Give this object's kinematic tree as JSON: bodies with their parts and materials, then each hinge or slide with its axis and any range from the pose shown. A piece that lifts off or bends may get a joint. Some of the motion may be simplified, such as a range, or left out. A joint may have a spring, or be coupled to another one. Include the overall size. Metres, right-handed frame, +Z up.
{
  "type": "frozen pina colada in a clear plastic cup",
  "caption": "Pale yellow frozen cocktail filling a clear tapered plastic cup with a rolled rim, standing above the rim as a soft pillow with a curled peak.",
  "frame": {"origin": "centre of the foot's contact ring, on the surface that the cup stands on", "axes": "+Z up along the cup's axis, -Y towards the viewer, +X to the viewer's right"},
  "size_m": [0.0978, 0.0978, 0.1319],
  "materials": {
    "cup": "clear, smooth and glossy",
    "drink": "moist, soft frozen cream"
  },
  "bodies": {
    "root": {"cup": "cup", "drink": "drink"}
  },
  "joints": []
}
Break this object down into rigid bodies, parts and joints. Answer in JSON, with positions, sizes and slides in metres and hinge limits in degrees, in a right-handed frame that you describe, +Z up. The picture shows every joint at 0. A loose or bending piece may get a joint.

———

Identify and list each line with the word "object".

--- Answer ---
Give this object's kinematic tree as JSON: bodies with their parts and materials, then each hinge or slide with its axis and any range from the pose shown. A piece that lifts off or bends may get a joint. Some of the motion may be simplified, such as a range, or left out. A joint may have a spring, or be coupled to another one. Include the overall size. Metres, right-handed frame, +Z up.
Break this object down into rigid bodies, parts and joints. Answer in JSON, with positions, sizes and slides in metres and hinge limits in degrees, in a right-handed frame that you describe, +Z up. The picture shows every joint at 0. A loose or bending piece may get a joint.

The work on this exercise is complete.